# What is expected
Extract all of the entries and set them down verbatim.

Object modeling scripts:
★ ★ ★ ★

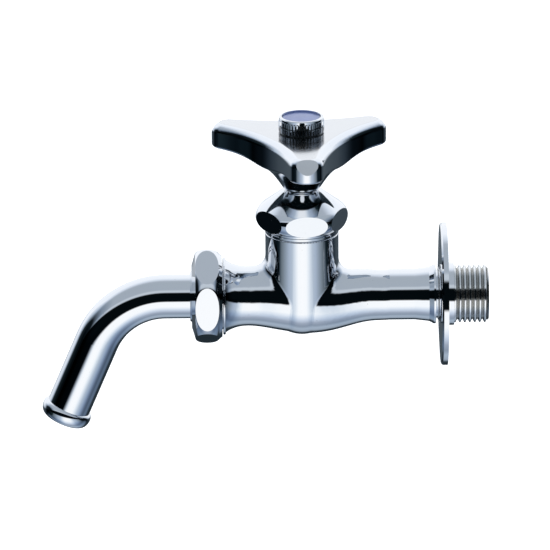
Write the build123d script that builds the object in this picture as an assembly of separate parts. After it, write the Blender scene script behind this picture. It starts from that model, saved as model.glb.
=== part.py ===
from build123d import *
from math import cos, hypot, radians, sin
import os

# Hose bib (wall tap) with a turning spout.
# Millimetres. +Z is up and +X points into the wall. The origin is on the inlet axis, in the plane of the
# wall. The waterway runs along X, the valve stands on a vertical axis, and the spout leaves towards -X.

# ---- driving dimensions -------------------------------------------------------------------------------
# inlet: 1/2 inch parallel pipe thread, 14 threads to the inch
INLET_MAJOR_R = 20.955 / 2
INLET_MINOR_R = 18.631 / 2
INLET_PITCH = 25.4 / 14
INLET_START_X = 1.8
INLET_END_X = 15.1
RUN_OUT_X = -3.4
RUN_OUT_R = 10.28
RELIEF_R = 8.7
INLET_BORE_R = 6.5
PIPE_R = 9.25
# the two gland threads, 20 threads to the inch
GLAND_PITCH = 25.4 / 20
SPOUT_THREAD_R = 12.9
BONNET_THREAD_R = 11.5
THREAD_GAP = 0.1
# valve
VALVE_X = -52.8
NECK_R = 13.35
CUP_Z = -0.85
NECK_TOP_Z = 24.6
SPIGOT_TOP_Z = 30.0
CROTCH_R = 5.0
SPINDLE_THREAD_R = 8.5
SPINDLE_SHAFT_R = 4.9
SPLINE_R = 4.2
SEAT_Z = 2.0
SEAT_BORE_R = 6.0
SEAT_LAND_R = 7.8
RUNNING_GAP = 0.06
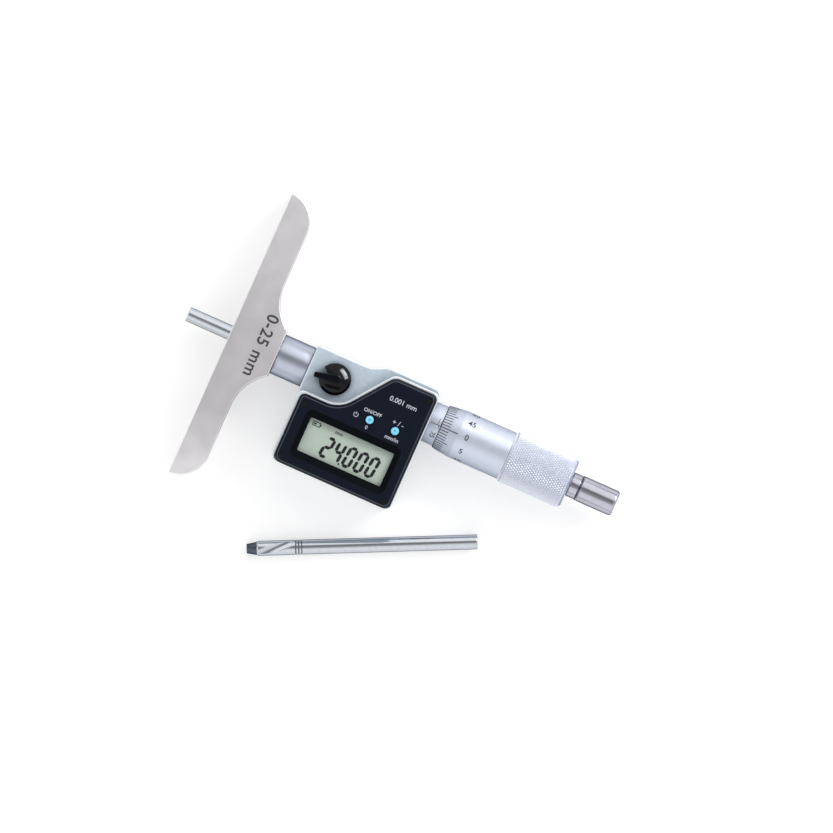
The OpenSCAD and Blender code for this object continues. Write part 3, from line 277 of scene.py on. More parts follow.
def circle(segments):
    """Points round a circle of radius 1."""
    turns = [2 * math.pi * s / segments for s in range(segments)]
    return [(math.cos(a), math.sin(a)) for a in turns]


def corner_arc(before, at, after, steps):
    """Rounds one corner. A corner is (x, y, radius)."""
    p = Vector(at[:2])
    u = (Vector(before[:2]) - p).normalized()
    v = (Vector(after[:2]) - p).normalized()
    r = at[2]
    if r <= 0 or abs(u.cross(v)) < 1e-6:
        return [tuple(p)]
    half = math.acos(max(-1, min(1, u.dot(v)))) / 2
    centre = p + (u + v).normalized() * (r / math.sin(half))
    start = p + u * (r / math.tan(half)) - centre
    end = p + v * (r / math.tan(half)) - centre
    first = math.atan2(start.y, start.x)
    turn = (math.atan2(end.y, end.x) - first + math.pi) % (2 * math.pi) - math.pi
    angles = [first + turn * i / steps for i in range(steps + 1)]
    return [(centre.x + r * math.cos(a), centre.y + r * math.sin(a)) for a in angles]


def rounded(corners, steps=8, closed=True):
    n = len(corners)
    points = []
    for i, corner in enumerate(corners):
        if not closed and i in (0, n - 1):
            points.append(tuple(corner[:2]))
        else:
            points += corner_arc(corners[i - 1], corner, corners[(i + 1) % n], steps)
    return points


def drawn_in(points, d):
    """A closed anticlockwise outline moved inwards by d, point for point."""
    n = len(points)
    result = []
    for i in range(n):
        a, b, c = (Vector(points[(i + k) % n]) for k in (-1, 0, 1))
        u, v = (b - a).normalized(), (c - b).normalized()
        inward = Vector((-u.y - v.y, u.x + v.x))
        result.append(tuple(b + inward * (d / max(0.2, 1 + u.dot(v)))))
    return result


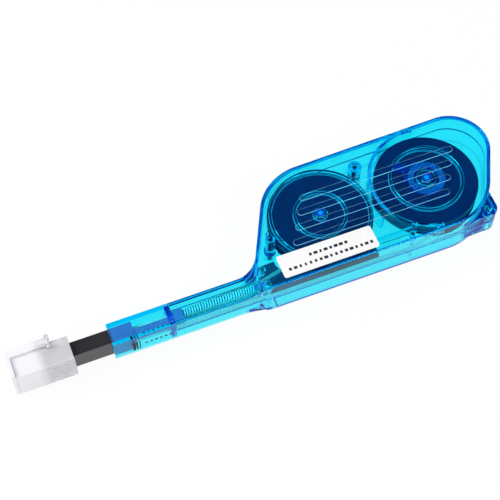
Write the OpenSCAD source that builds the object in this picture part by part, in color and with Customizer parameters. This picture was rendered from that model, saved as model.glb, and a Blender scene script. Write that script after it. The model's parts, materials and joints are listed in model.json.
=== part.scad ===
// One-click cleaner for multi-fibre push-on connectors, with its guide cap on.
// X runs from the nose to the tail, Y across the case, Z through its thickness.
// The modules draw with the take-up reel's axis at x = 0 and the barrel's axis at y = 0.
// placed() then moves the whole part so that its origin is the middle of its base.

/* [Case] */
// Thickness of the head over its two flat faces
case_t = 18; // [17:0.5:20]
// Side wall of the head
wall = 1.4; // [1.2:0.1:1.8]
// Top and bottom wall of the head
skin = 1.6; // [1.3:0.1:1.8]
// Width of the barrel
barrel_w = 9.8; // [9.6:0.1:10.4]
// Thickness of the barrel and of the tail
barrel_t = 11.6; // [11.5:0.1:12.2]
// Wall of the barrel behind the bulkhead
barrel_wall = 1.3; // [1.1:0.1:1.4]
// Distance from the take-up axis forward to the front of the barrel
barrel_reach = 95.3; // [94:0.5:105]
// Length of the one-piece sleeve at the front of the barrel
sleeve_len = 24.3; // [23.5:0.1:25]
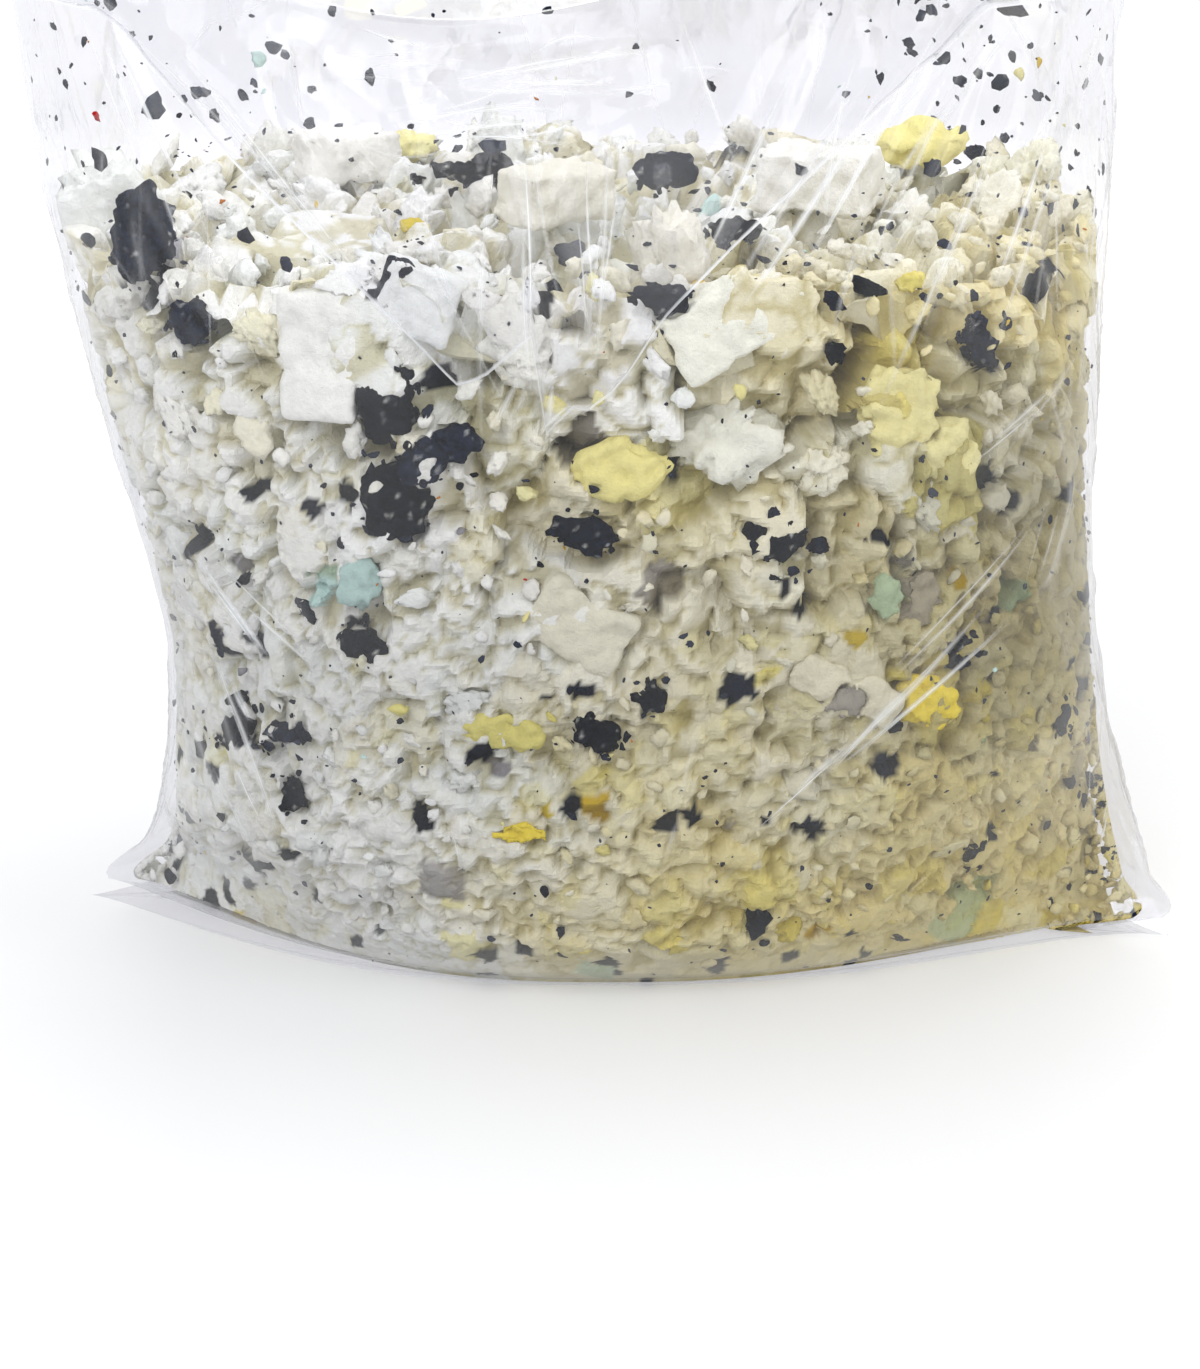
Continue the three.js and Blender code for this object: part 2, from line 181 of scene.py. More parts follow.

★ ★ ★ ★

# Exercise output
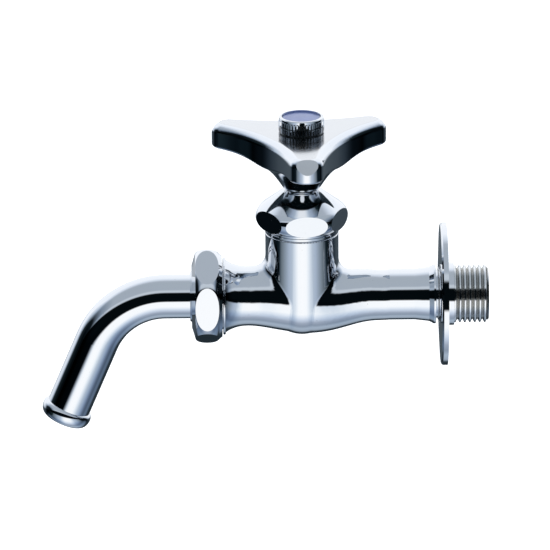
Write the build123d script that builds the object in this picture as an assembly of separate parts. After it, write the Blender scene script behind this picture. It starts from that model, saved as model.glb.
=== part.py ===
from build123d import *
from math import cos, hypot, radians, sin
import os

# Hose bib (wall tap) with a turning spout.
# Millimetres. +Z is up and +X points into the wall. The origin is on the inlet axis, in the plane of the
# wall. The waterway runs along X, the valve stands on a vertical axis, and the spout leaves towards -X.

# ---- driving dimensions -------------------------------------------------------------------------------
# inlet: 1/2 inch parallel pipe thread, 14 threads to the inch
INLET_MAJOR_R = 20.955 / 2
INLET_MINOR_R = 18.631 / 2
INLET_PITCH = 25.4 / 14
INLET_START_X = 1.8
INLET_END_X = 15.1
RUN_OUT_X = -3.4
RUN_OUT_R = 10.28
RELIEF_R = 8.7
INLET_BORE_R = 6.5
PIPE_R = 9.25
# the two gland threads, 20 threads to the inch
GLAND_PITCH = 25.4 / 20
SPOUT_THREAD_R = 12.9
BONNET_THREAD_R = 11.5
THREAD_GAP = 0.1
# valve
VALVE_X = -52.8
NECK_R = 13.35
CUP_Z = -0.85
NECK_TOP_Z = 24.6
SPIGOT_TOP_Z = 30.0
CROTCH_R = 5.0
SPINDLE_THREAD_R = 8.5
SPINDLE_SHAFT_R = 4.9
SPLINE_R = 4.2
SEAT_Z = 2.0
SEAT_BORE_R = 6.0
SEAT_LAND_R = 7.8
RUNNING_GAP = 0.06
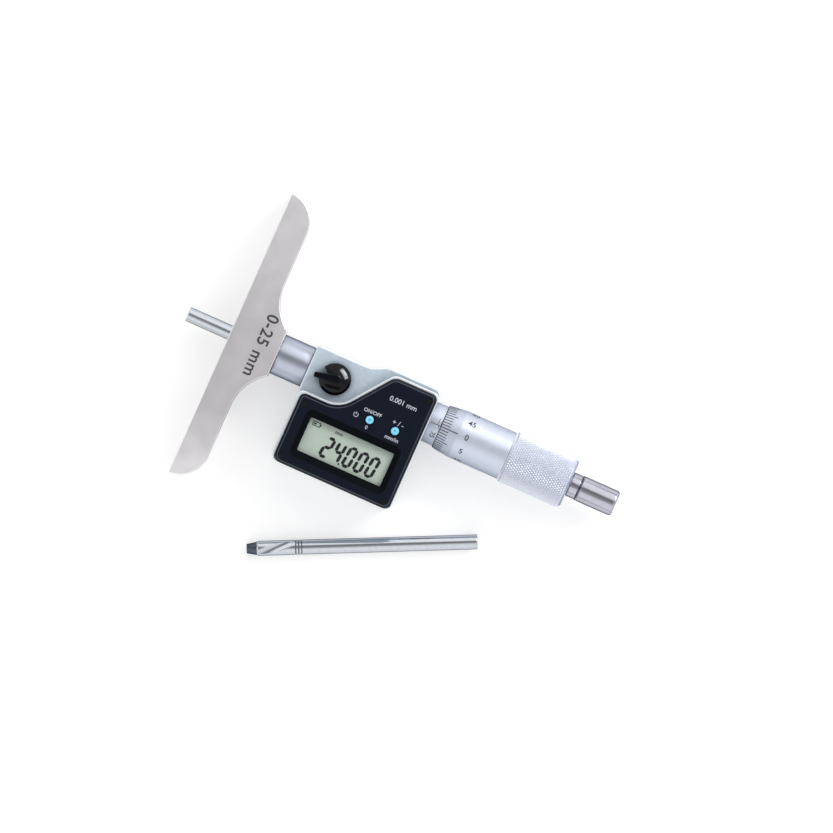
The OpenSCAD and Blender code for this object continues. Write part 3, from line 277 of scene.py on. More parts follow.
def circle(segments):
    """Points round a circle of radius 1."""
    turns = [2 * math.pi * s / segments for s in range(segments)]
    return [(math.cos(a), math.sin(a)) for a in turns]


def corner_arc(before, at, after, steps):
    """Rounds one corner. A corner is (x, y, radius)."""
    p = Vector(at[:2])
    u = (Vector(before[:2]) - p).normalized()
    v = (Vector(after[:2]) - p).normalized()
    r = at[2]
    if r <= 0 or abs(u.cross(v)) < 1e-6:
        return [tuple(p)]
    half = math.acos(max(-1, min(1, u.dot(v)))) / 2
    centre = p + (u + v).normalized() * (r / math.sin(half))
    start = p + u * (r / math.tan(half)) - centre
    end = p + v * (r / math.tan(half)) - centre
    first = math.atan2(start.y, start.x)
    turn = (math.atan2(end.y, end.x) - first + math.pi) % (2 * math.pi) - math.pi
    angles = [first + turn * i / steps for i in range(steps + 1)]
    return [(centre.x + r * math.cos(a), centre.y + r * math.sin(a)) for a in angles]


def rounded(corners, steps=8, closed=True):
    n = len(corners)
    points = []
    for i, corner in enumerate(corners):
        if not closed and i in (0, n - 1):
            points.append(tuple(corner[:2]))
        else:
            points += corner_arc(corners[i - 1], corner, corners[(i + 1) % n], steps)
    return points


def drawn_in(points, d):
    """A closed anticlockwise outline moved inwards by d, point for point."""
    n = len(points)
    result = []
    for i in range(n):
        a, b, c = (Vector(points[(i + k) % n]) for k in (-1, 0, 1))
        u, v = (b - a).normalized(), (c - b).normalized()
        inward = Vector((-u.y - v.y, u.x + v.x))
        result.append(tuple(b + inward * (d / max(0.2, 1 + u.dot(v)))))
    return result


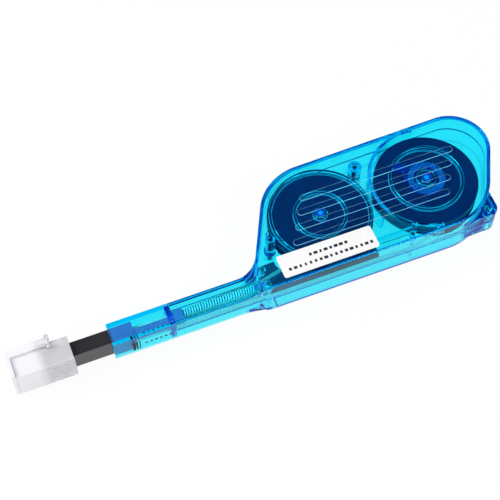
Write the OpenSCAD source that builds the object in this picture part by part, in color and with Customizer parameters. This picture was rendered from that model, saved as model.glb, and a Blender scene script. Write that script after it. The model's parts, materials and joints are listed in model.json.
=== part.scad ===
// One-click cleaner for multi-fibre push-on connectors, with its guide cap on.
// X runs from the nose to the tail, Y across the case, Z through its thickness.
// The modules draw with the take-up reel's axis at x = 0 and the barrel's axis at y = 0.
// placed() then moves the whole part so that its origin is the middle of its base.

/* [Case] */
// Thickness of the head over its two flat faces
case_t = 18; // [17:0.5:20]
// Side wall of the head
wall = 1.4; // [1.2:0.1:1.8]
// Top and bottom wall of the head
skin = 1.6; // [1.3:0.1:1.8]
// Width of the barrel
barrel_w = 9.8; // [9.6:0.1:10.4]
// Thickness of the barrel and of the tail
barrel_t = 11.6; // [11.5:0.1:12.2]
// Wall of the barrel behind the bulkhead
barrel_wall = 1.3; // [1.1:0.1:1.4]
// Distance from the take-up axis forward to the front of the barrel
barrel_reach = 95.3; // [94:0.5:105]
// Length of the one-piece sleeve at the front of the barrel
sleeve_len = 24.3; // [23.5:0.1:25]
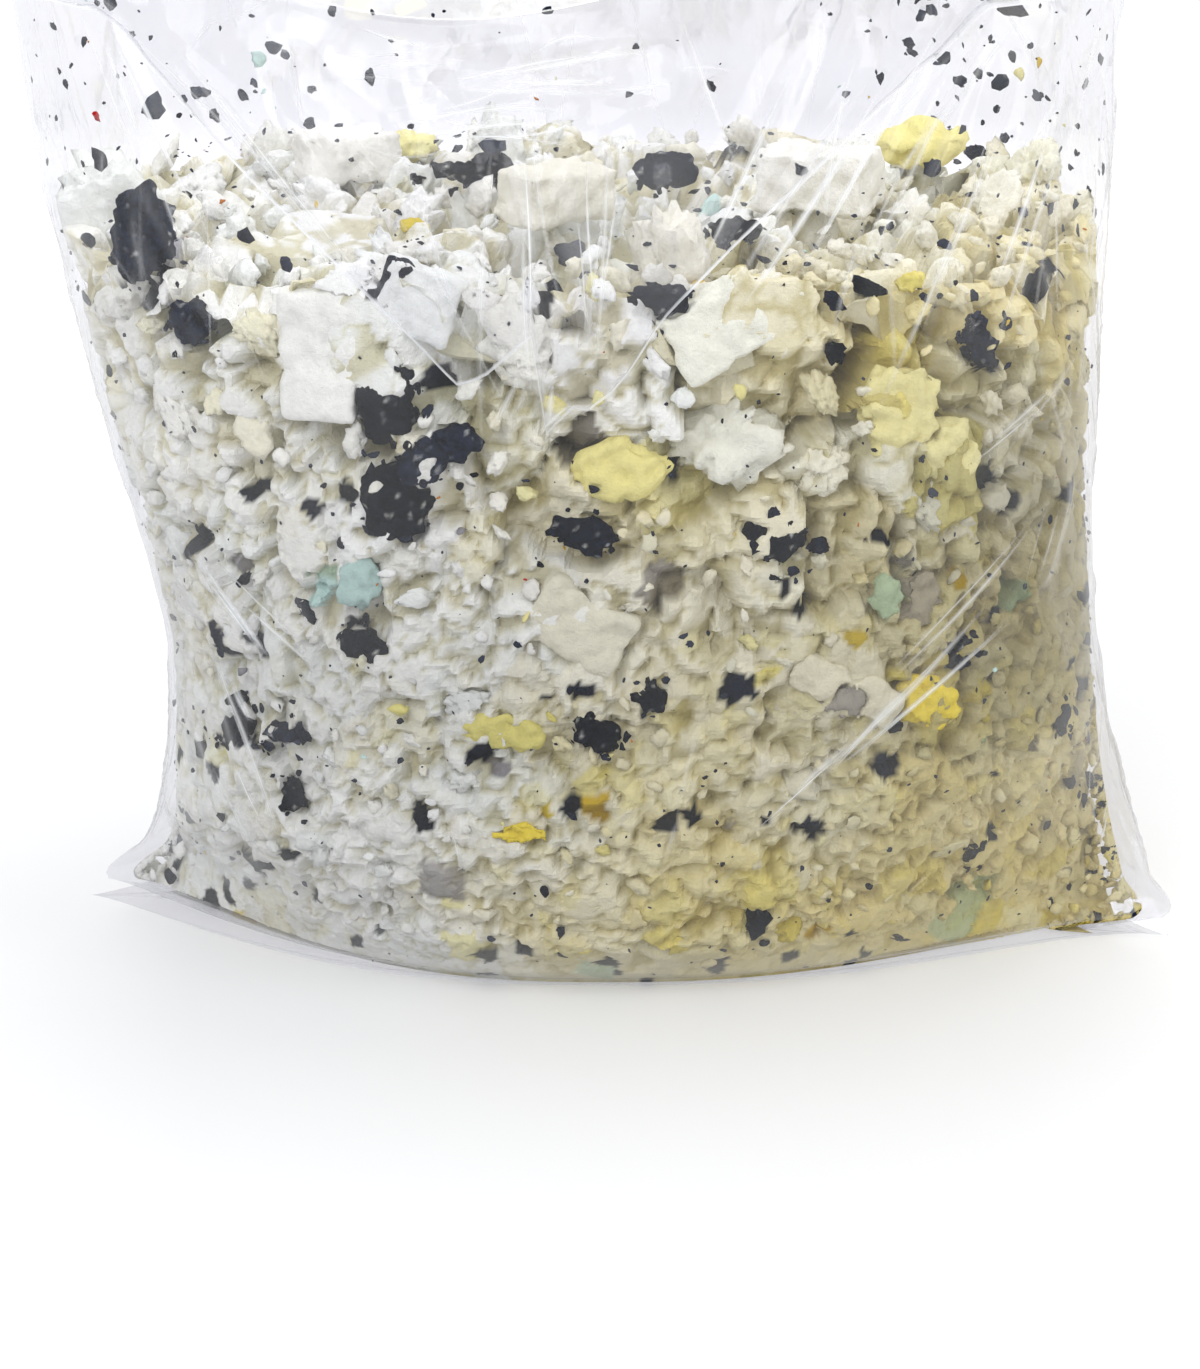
Continue the three.js and Blender code for this object: part 2, from line 181 of scene.py. More parts follow.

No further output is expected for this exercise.